The Kremlin’s goal is Ukraine’s surrender
Upon close examination of the various ‘agreement scenarios’ promoted by the Kremlin, one can ascertain that Russia’s ultimate goal isn’t negotiating peace, but using smoke and mirrors to allow further escalation. Ukraine figured this out after it signed the unfavourable ‘peace agreements’ Minsk–1 and Minsk–2, in 2014 and 2015. Eight years after signing, Vladislav Surkov, one of the architects behind Minsk–2 and a Russian presidential aide, admitted that Moscow never intended to abide by the agreement, and that there was a purpose behind it being worded in a way that made it impossible to implement. Even if Ukraine were to agree to ‘Finlandisation’, ‘the Korean Scenario’ or a hypothetical Yalta 2.0, there’s no guarantee that Russia would keep its side of the bargain. On the contrary, active hostilities indicate that the only scenario that Putin is willing to negotiate is Ukraine’s surrender.

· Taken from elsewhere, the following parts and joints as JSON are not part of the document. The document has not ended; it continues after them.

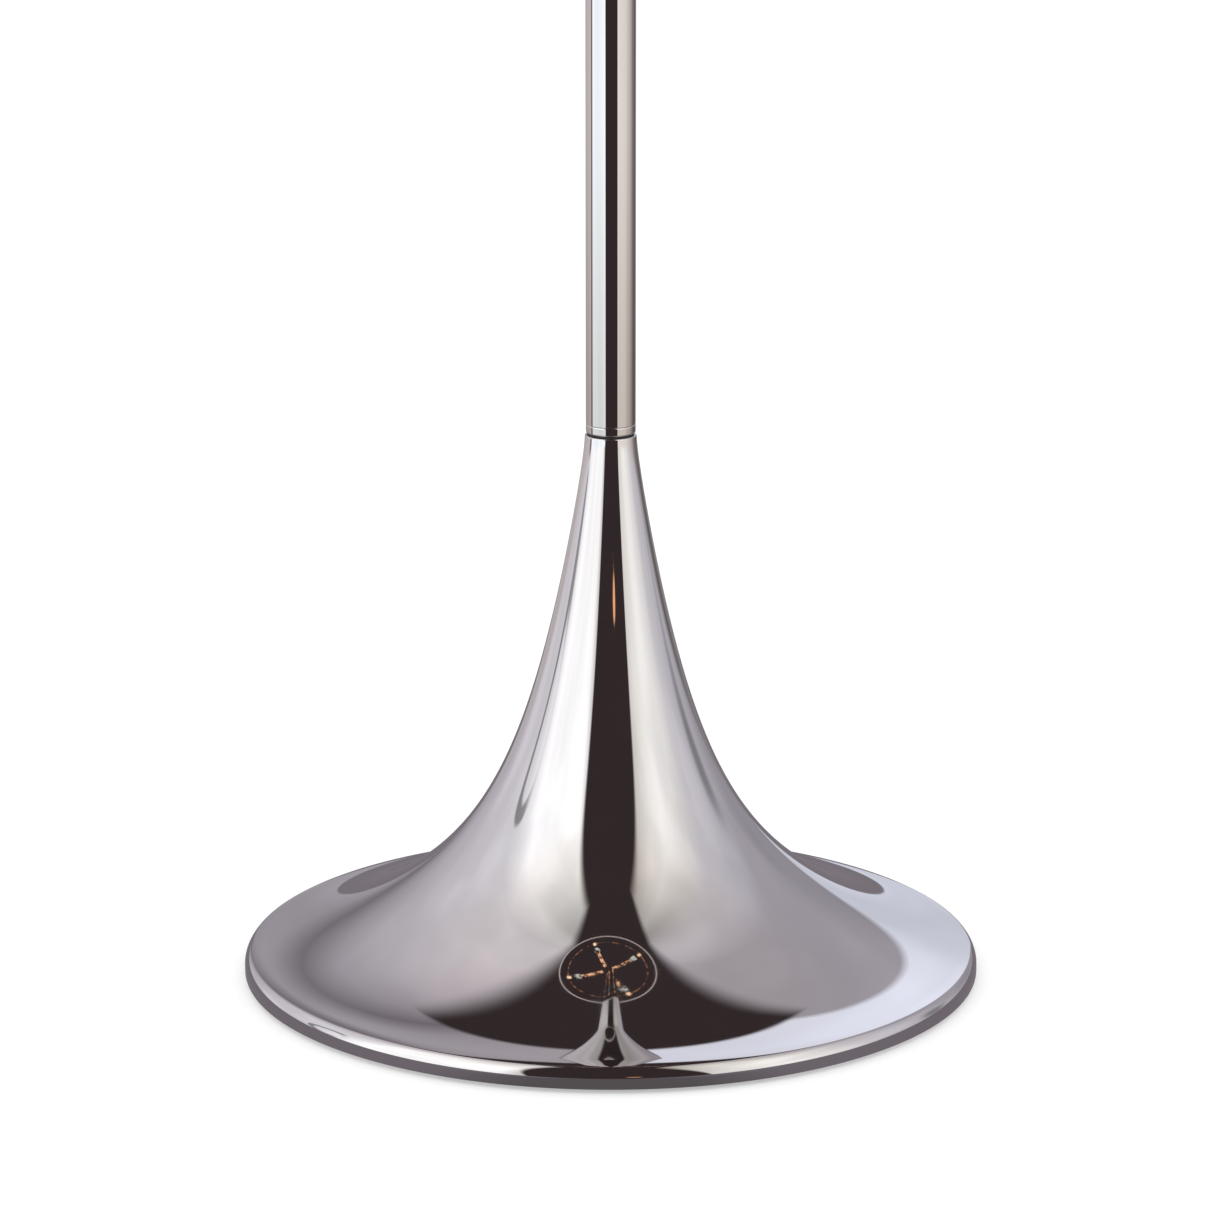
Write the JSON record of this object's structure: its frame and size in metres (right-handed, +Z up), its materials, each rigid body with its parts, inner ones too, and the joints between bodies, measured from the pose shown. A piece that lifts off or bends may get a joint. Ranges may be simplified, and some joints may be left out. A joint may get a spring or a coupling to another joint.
{
  "type": "trumpet foot stand",
  "caption": "Free-standing pedestal stand: a polished chrome foot flared like a trumpet bell, weighted inside, carrying a slim round column with a threaded top.",
  "frame": {"origin": "on the floor, at the centre of the foot", "axes": "+Z up along the column's axis; the stand is round, so +X and +Y are free, and the cover's screws lie between them"},
  "size_m": [0.3, 0.3, 0.7],
  "materials": {
    "chromed_steel": "polished mirror chrome",
    "zinc_plated_steel": "bright zinc plate",
    "cast_iron": "rough casting, dark primer",
    "black_painted_steel": "fine-textured black powder coat",
    "black_rubber": "matt black rubber",
    "black_fibre": "matt black fibre"
  },
  "bodies": {
    "root": {"trumpet_shell": "chromed_steel", "column_tube": "chromed_steel", "column_bottom_plug": "chromed_steel", "column_top_plug": "chromed_steel", "seam_washer": "black_fibre", "neck_bush": "zinc_plated_steel", "spacer_tube": "zinc_plated_steel", "tie_rod": "zinc_plated_steel", "ballast_weight": "cast_iron", "ballast_gasket": "black_rubber", "spreader_washer": "zinc_plated_steel", "spring_washer": "zinc_plated_steel", "tie_rod_nut": "zinc_plated_steel", "bottom_cover": "black_painted_steel", "cover_screws": "zinc_plated_steel", "foot_ring": "black_rubber"}
  },
  "joints": []
}
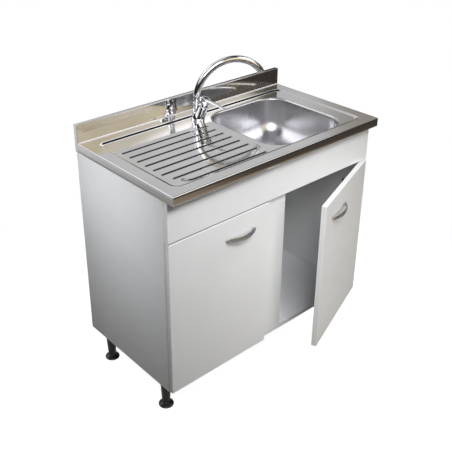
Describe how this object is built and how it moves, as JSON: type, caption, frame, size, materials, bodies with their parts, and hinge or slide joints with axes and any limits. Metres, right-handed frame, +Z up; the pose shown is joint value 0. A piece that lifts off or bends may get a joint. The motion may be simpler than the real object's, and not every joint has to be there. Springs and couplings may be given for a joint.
{
  "type": "kitchen sink unit",
  "caption": "Kitchen sink unit: pressed steel worktop with bowl, grooved drainer and upstand, swan-neck mixer tap, and a white base cabinet with hinged doors on black adjustable legs.",
  "frame": {"origin": "floor level, at the middle of the footprint that the worktop and the ajar right-hand door take up", "axes": "+X to the right as one faces the doors, +Y towards the wall behind, +Z up"},
  "size_m": [0.9, 0.6136, 1.0544],
  "materials": {
    "stainless_steel": "satin pressed stainless sheet with a fine grain",
    "polished_chrome": "mirror-bright chrome plate",
    "satin_chrome": "satin chrome plate",
    "hinge_steel": "nickel-plated pressed steel",
    "white_melamine": "white melamine-faced board, eased and edged",
    "inner_melamine": "white melamine-faced board, plain",
    "back_hardboard": "thin white-faced hardboard",
    "black_plastic": "moulded black plastic with a slight sheen",
    "white_plastic": "moulded white plastic",
    "black_rubber": "soft black rubber",
    "clear_bumper": "soft clear pad",
    "zinc_washer": "zinc-plated steel",
    "brass_fittings": "machined brass"
  },
  "bodies": {
    "cabinet": {"sink_top": "stainless_steel", "waste_flange": "stainless_steel", "waste_gasket": "black_rubber", "waste_cup": "black_plastic", "waste_tail_nut": "black_plastic", "tap_base_ring": "polished_chrome", "tap_body": "polished_chrome", "cartridge": "white_plastic", "cartridge_nut": "polished_chrome", "tap_shank": "brass_fittings", "tap_rubber_washer": "black_rubber", "tap_steel_washer": "zinc_washer", "tap_back_nut": "brass_fittings", "side_panel_left": "white_melamine", "side_panel_right": "white_melamine", "bottom_panel": "inner_melamine", "back_panel": "back_hardboard", "rear_rail": "inner_melamine", "front_rail": "inner_melamine", "centre_stile": "white_melamine", "front_fascia": "white_melamine", "bumper_left_lower": "clear_bumper", "bumper_left_upper": "clear_bumper", "bumper_right_lower": "clear_bumper", "bumper_right_upper": "clear_bumper", "hinge_plate_left_lower": "hinge_steel", "hinge_plate_left_upper": "hinge_steel", "hinge_plate_right_lower": "hinge_steel", "hinge_plate_right_upper": "hinge_steel", "hinge_arm_left_lower": "hinge_steel", "hinge_arm_left_upper": "hinge_steel", "hinge_arm_right_lower": "hinge_steel", "hinge_arm_right_upper": "hinge_steel", "leg_front_left": "black_plastic", "leg_front_right": "black_plastic", "leg_back_left": "black_plastic", "leg_back_right": "black_plastic"},
    "door_left": {"door_left": "white_melamine", "handle_left": "satin_chrome", "hinge_cup_left_lower": "hinge_steel", "hinge_cup_left_upper": "hinge_steel"},
    "door_right": {"door_right": "white_melamine", "handle_right": "satin_chrome", "hinge_cup_right_lower": "hinge_steel", "hinge_cup_right_upper": "hinge_steel"},
    "spout": {"spout": "polished_chrome", "aerator": "polished_chrome", "spout_collar": "polished_chrome"},
    "tap_spindle": {"cartridge_spindle": "brass_fittings"},
    "tap_lever": {"lever": "polished_chrome"},
    "basket": {"strainer_basket": "stainless_steel"},
    "foot_front_left": {"foot_front_left": "black_plastic"},
    "foot_front_right": {"foot_front_right": "black_plastic"},
    "foot_back_left": {"foot_back_left": "black_plastic"},
    "foot_back_right": {"foot_back_right": "black_plastic"}
  },
  "joints": [
    {"name": "door_left_hinge", "type": "hinge", "parent": "cabinet", "child": "door_left", "pos_m": [-0.447, -0.16319, 0.409], "axis": [0, 0, -1], "range_deg": [0, 95]},
    {"name": "door_right_hinge", "type": "hinge", "parent": "cabinet", "child": "door_right", "pos_m": [0.447, -0.16319, 0.409], "axis": [0, 0, 1], "range_deg": [-20.77, 74.23]},
    {"name": "spout_swivel", "type": "hinge", "parent": "cabinet", "child": "spout", "pos_m": [-0.02, 0.21881, 0.906], "axis": [0, 0, 1], "range_deg": [-150, 30]},
    {"name": "lever_turn", "type": "hinge", "parent": "cabinet", "child": "tap_spindle", "pos_m": [-0.02, 0.1889, 0.88825], "axis": [0, -0.4226, 0.9063], "range_deg": [-45, 45]},
    {"name": "lever_lift", "type": "hinge", "parent": "tap_spindle", "child": "tap_lever", "pos_m": [-0.02, 0.1775, 0.91272], "axis": [-1, 0, 0], "range_deg": [0, 22]},
    {"name": "basket_lift", "type": "slide", "parent": "cabinet", "child": "basket", "axis": [0, 0, 1], "range_m": [0, 0.03]},
    {"name": "foot_front_left_screw", "type": "slide", "parent": "cabinet", "child": "foot_front_left", "axis": [0, 0, -1], "range_m": [0, 0.02]},
    {"name": "foot_front_right_screw", "type": "slide", "parent": "cabinet", "child": "foot_front_right", "axis": [0, 0, -1], "range_m": [0, 0.02]},
    {"name": "foot_back_left_screw", "type": "slide", "parent": "cabinet", "child": "foot_back_left", "axis": [0, 0, -1], "range_m": [0, 0.02]},
    {"name": "foot_back_right_screw", "type": "slide", "parent": "cabinet", "child": "foot_back_right", "axis": [0, 0, -1], "range_m": [0, 0.02]}
  ]
}
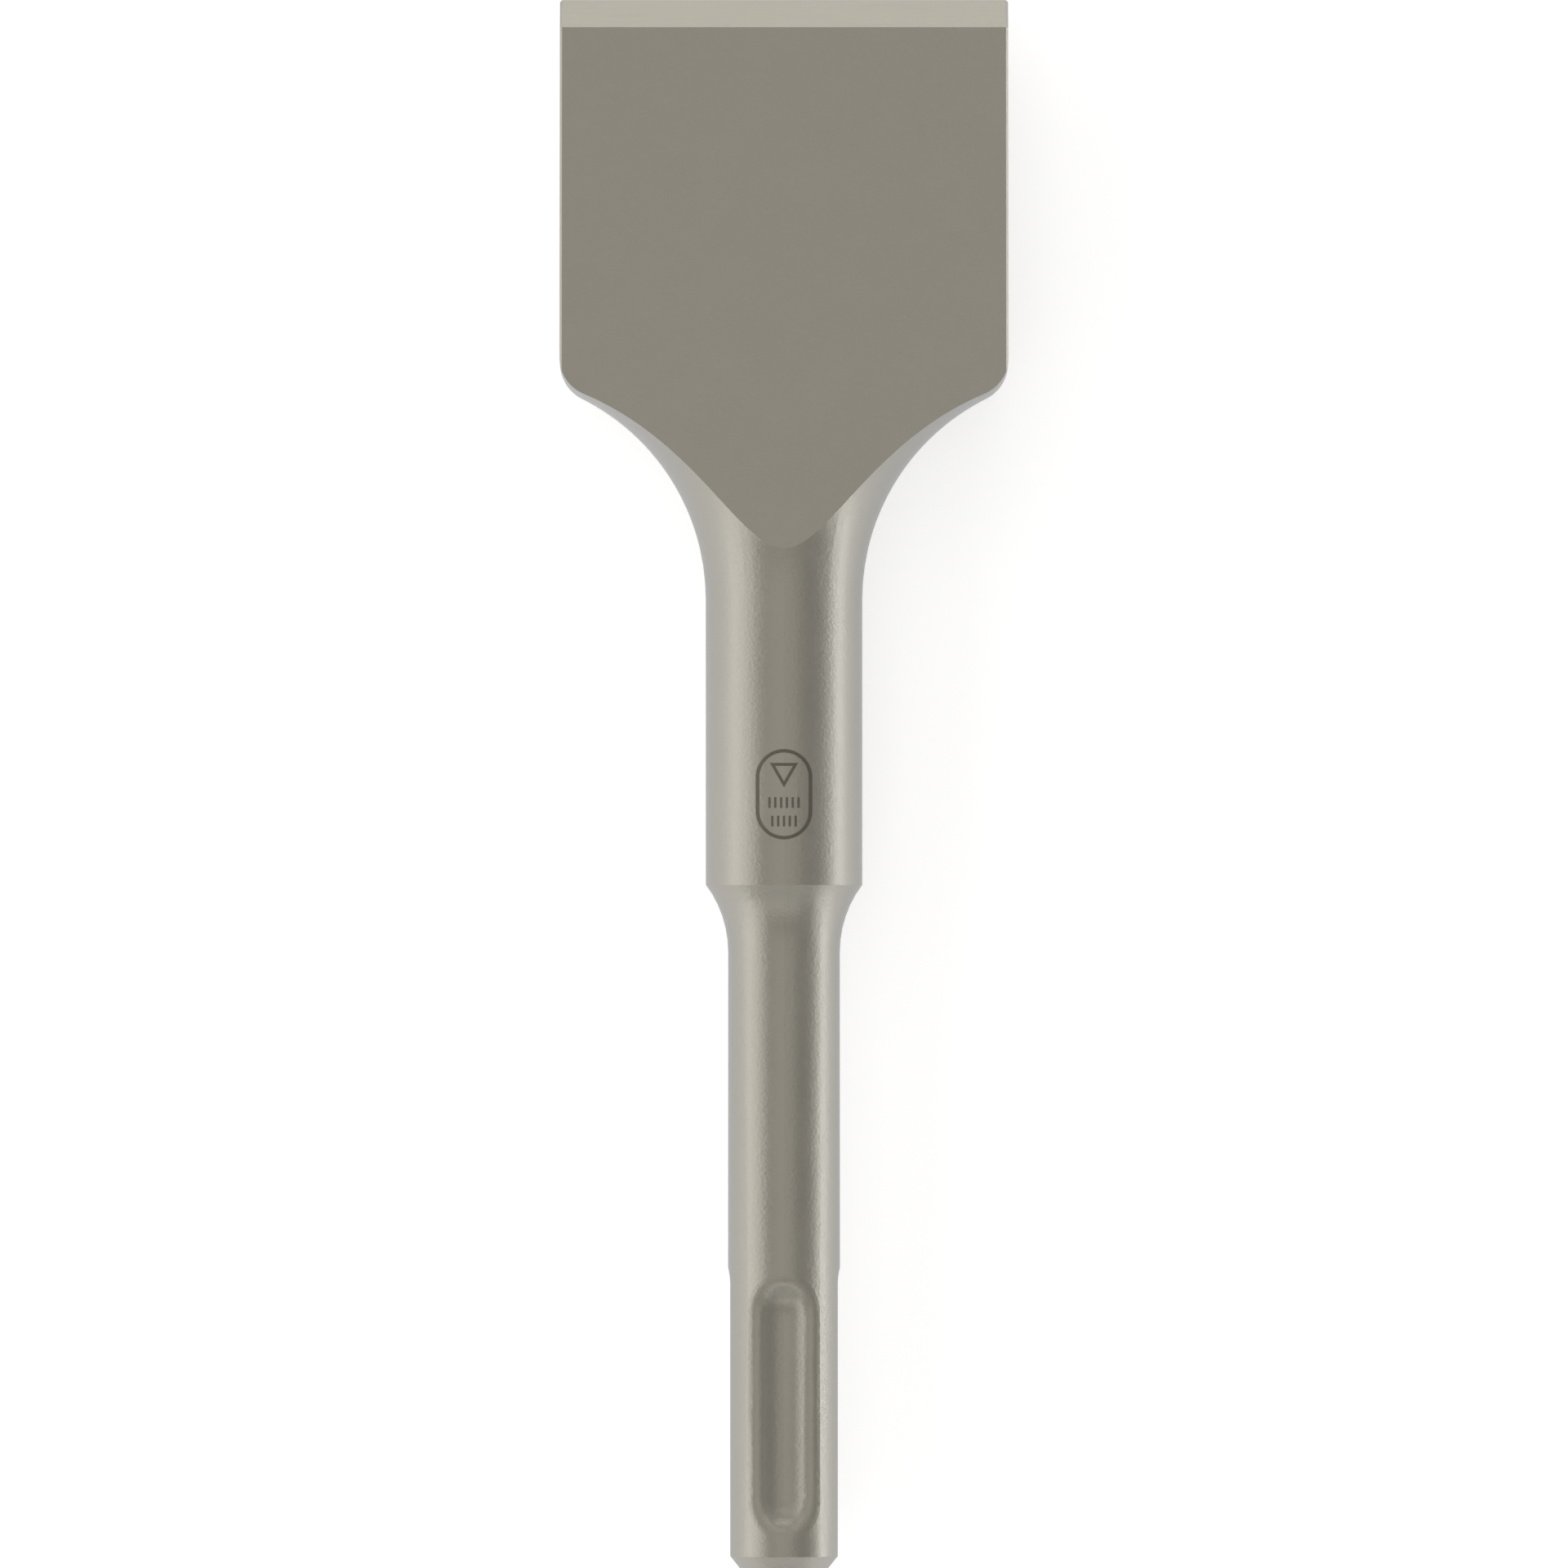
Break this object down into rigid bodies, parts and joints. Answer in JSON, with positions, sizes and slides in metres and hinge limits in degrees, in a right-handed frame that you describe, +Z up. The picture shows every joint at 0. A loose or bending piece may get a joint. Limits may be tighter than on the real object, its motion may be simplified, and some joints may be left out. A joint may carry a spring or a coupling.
{
  "type": "flat chisel bit",
  "caption": "Flat chisel bit for a rotary hammer: wide tapered blade with a ground cutting edge, flared round shaft and slotted round shank.",
  "frame": {"origin": "centre of the flat struck end of the shank, on the tool's axis", "axes": "+Y along the tool from the struck end to the cutting edge, X across the width of the blade, +Z up through its thickness; the tool lies flat"},
  "size_m": [0.04, 0.14, 0.015],
  "materials": {
    "tool_steel": "forged and blasted to a fine satin, bright ground bevel along the cutting edge"
  },
  "bodies": {
    "root": {"flat_chisel": "tool_steel"}
  },
  "joints": []
}
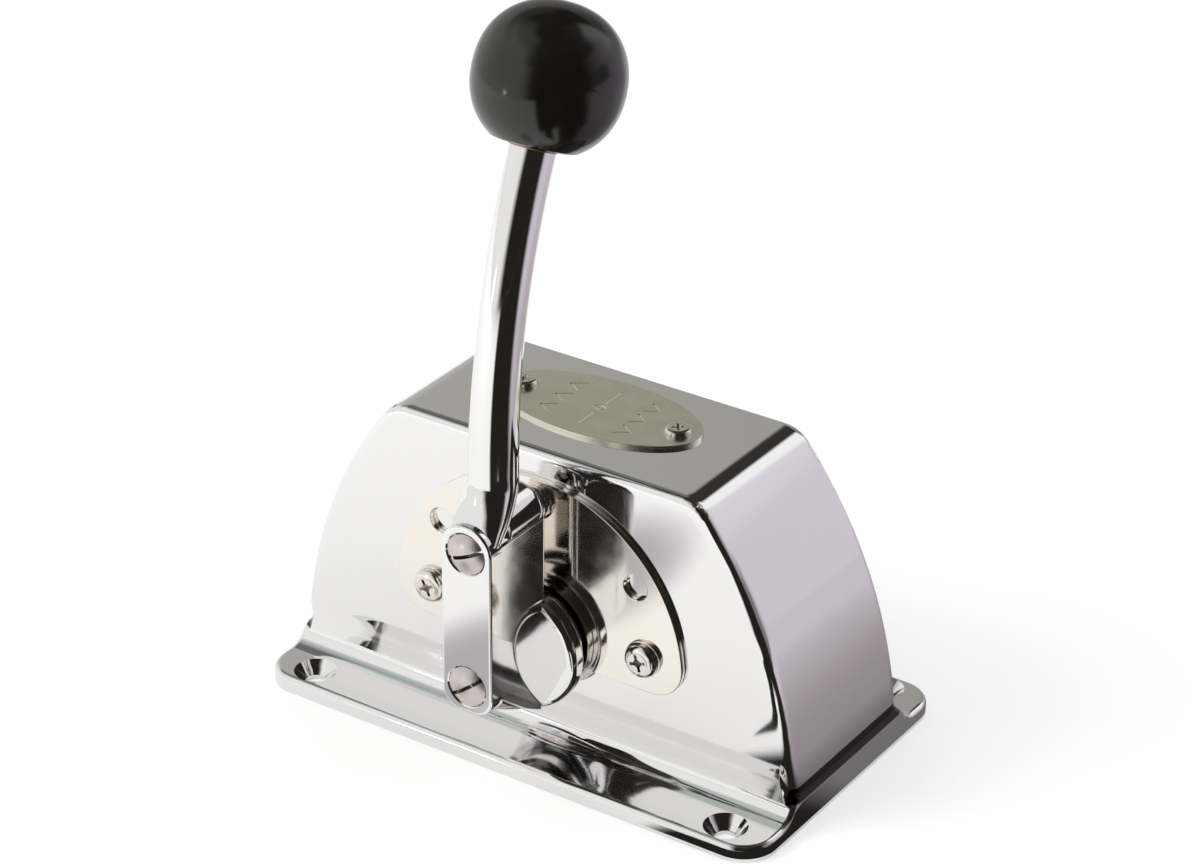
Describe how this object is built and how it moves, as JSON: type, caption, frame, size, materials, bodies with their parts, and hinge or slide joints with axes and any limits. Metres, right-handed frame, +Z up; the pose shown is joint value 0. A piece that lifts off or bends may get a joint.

This was indirectly confirmed by Putin, when discussing peace initiatives. “You know, I’ve been saying this time and again, and I’ll reiterate once more that we are all for negotiating peace — unless the enemy is soon to run out of ammo, that is,” said Putin on 18 March [2024] in his statement for TASS, commenting on French leader Emmanuel Macron’s proposal for a ceasefire in Ukraine for the duration of the 2024 Olympics in Paris. Putin also added, “We are willing to consider any matters, however, always keeping at heart Russia’s best interest and the current situation in the combat zone, of course.”
Those words make it clear that Ukraine’s weakness on the battlefield would further encourage Moscow to escalate aggression, and the only reason Moscow can consider freezing the conflict even temporarily is Russia’s setbacks on the battlefield. Putin’s words on the impossibility of any negotiations when Ukraine lacks arms highlight how some Western elites act like ‘useful idiots’ when viewing limitations on military aid to Ukraine as a means of bringing peace.
However, key Western governing and cultural elites have time and again shown a firm grasp of Putin’s true objectives. For instance, even one of the most rhetorically cautious leaders of the West, German chancellor Olaf Scholz, responded to the domestic opposition's calls to limit military aid to Ukraine for the sake of peace: “One can’t negotiate with a gun held to their temple unless they are negotiating their surrender.”
On 27 March [2024], academia and cultural figures alike (including 39 Nobel prize winners) penned an open letter warning against attempts to appease the aggressor. In their appeal, they state that “The Putin regime has shown that it poses a direct and clear threat to all of humanity”. The Nobel laureates are urging to intensify support of Ukraine, so the country can “win, not just ‘not lose’,” and that’s the policy that will “reduce the loss of human lives”.
The letter continues: “We call on world leaders and all people of goodwill to abandon any illusions about Mr. Putin and his criminal regime. History teaches us that appeasing the aggressor leads to further crimes against humanity. No temporary benefits can justify this. We strongly oppose a repeat of Munich 1938!”
Therefore, while Putin is seeking another Yalta 1945, a substantial proportion of the Western elites are wary of another Munich 1938, and its horrid historical aftermath.